What is going on with these employees? Research finds compulsive talking is a compulsive behavior, which seems obvious when you're in the presence of these people. Compulsive talkers can suffer from anxiety disorders, low self esteem or on the other end of the spectrum, narcissism. Despite their animated exteriors, these Chatty Cathies tend to be unhappy. The term Communication Addiction Disorder (C.A.D.) has been invented to describe these individuals, and one enterprising researcher has even created a talkaholic scale that over-talkers can use to determine the extent of their problem. Many compulsive talkers don't think they have a problem, however, which presents an even bigger problem in the workplace. How do you keep things on track with this co-worker and keep from losing your mind?
Learning artfully, and skillfully, how to interrupt the compulsive talker is the key to both survival and productivity. Interrupting others tends to be a learned skill for most of us, however, since we've been taught from an early age to listen until the other person is finished talking. We learned that interrupting people is rude, and so we don't know how to interject ourselves effectively as adults in the face of someone else's word salad. But if you don't learn to interrupt the compulsive talker, you'll stand there all day.
Start setting some boundaries. If you're on the phone with one of these Chatty Cathies, say you have to take another call in a few minutes. Then politely excuse yourself when time is up. I read about one worker who has gone as far as to keep a toy phone in her office and makes it go "brrrng, brrrng" whenever time is up -- a great way to inject some humor into an otherwise maddening situation.
If you're meeting face to face with a compulsive talker, get used to saying, "Sorry to interrupt you, but I've got to go now" or "We'd better start talking about the project now, the deadline is creeping up fast." Interrupting can feel daunting to very reserved, polite people, who not surprisingly tend to be a favorite target of the compulsive talker. Practice your verbal getaway in front of a mirror if you must.
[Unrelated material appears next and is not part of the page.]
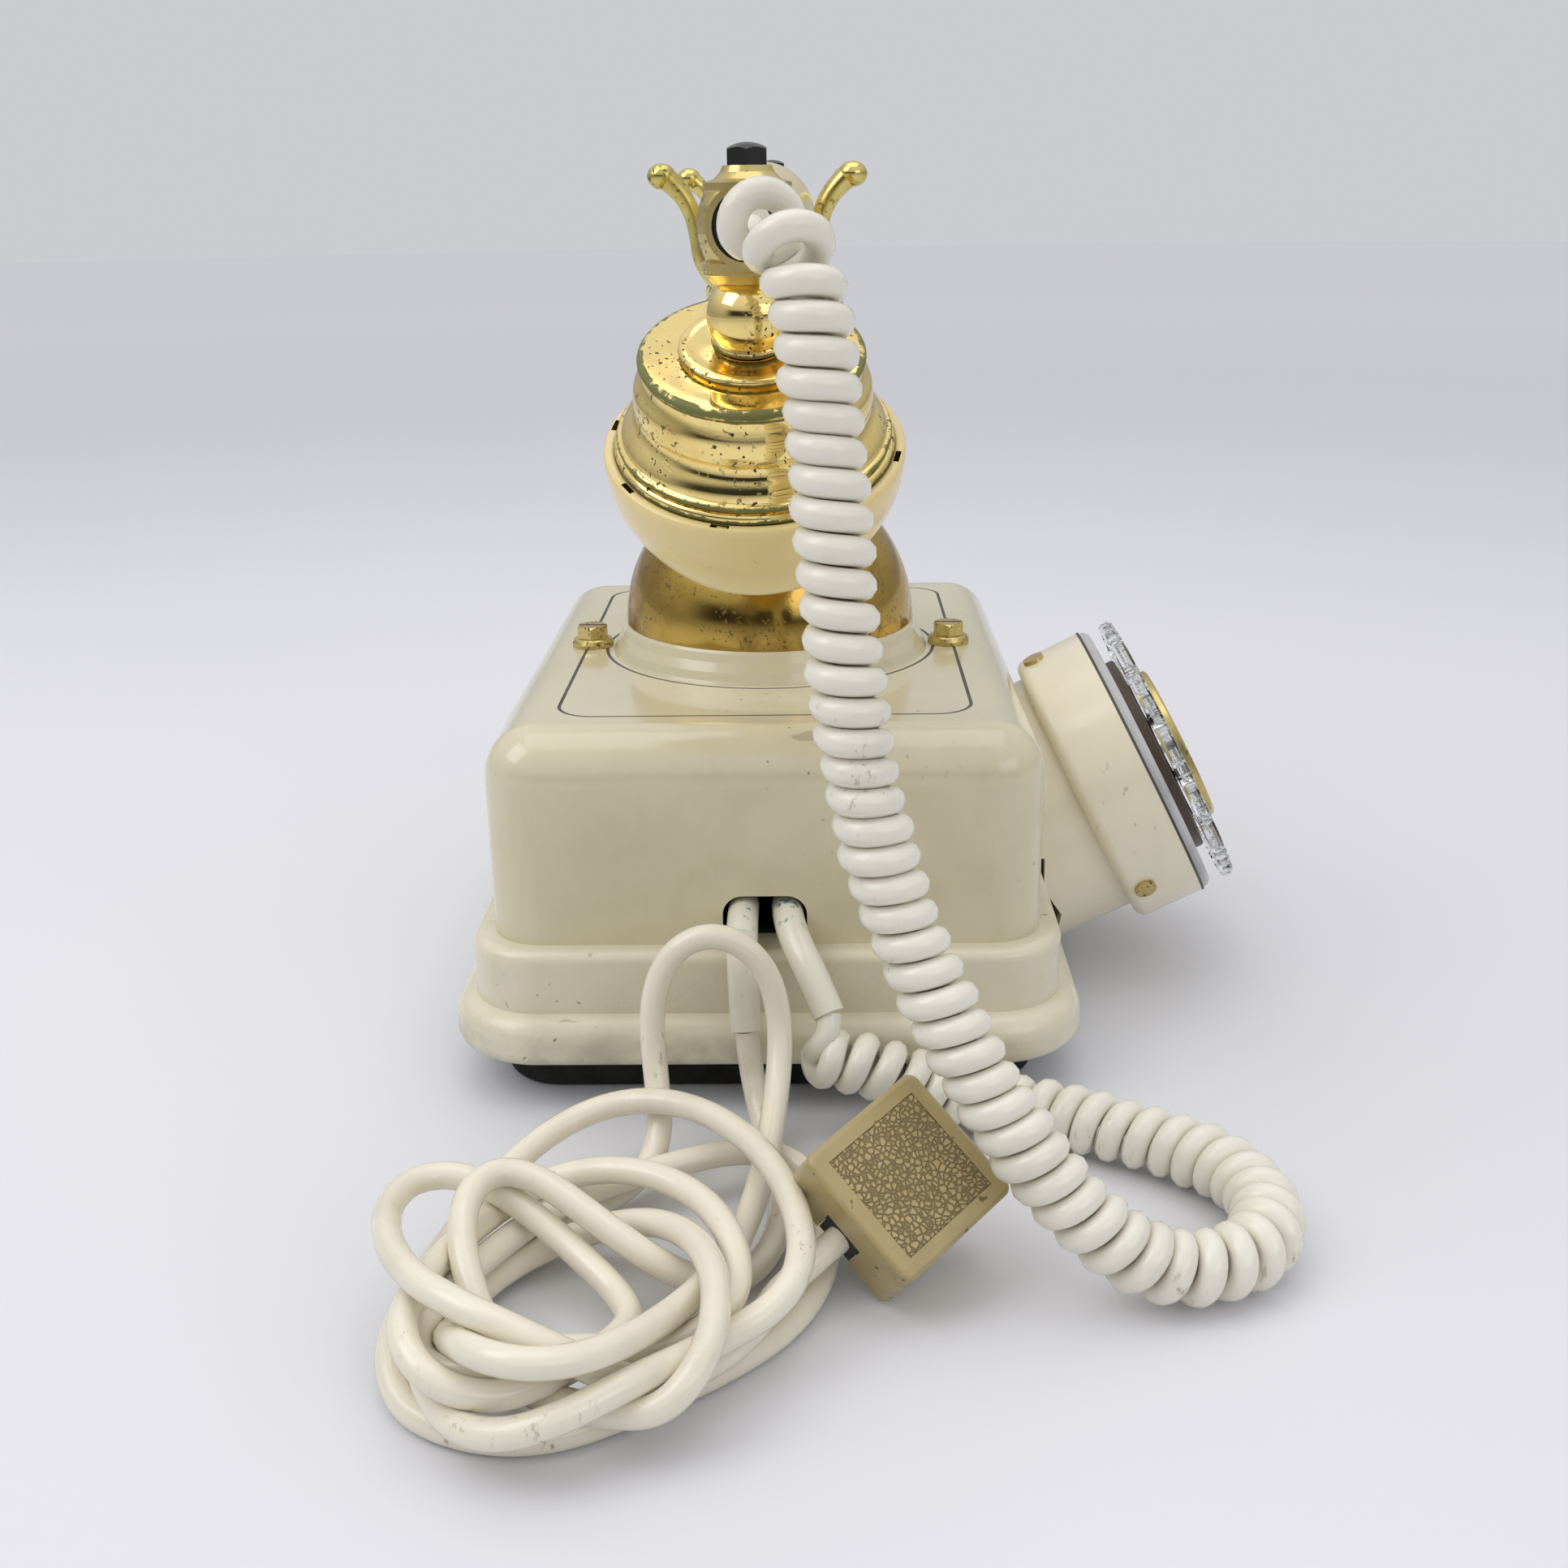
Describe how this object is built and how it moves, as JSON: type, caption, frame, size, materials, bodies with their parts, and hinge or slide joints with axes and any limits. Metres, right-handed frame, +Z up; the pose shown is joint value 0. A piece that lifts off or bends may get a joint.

Learn to lead these co-workers more quickly to a conclusion, too. As one article points out, you can say, "I don't need all the details; just give me the headlines." In other words, just get to the point already. This way, you get the abridged version if you're lucky. The compulsive talker might launch right back into a Tolstoy-length segue after a few seconds, so be ready to hold your ground and guide him or her back on track. Give the person a minute or two to wrap it up and then excuse yourself.
Some workplaces have developed "buddy systems" where co-workers "rescue" each other from conversations with a compulsive talker. If employees see their work mate being cornered in unending conversation, someone interrupts to say that so-and-so needs to speak with them, stat. This strategy can be effective, although it doesn't deal directly with the problem.
If the compulsive talker in your workplace is your direct manager or CEO, then I am so sorry. I really don't know what to say (no pun intended) other than good luck and hang in there. You must be a very good listener.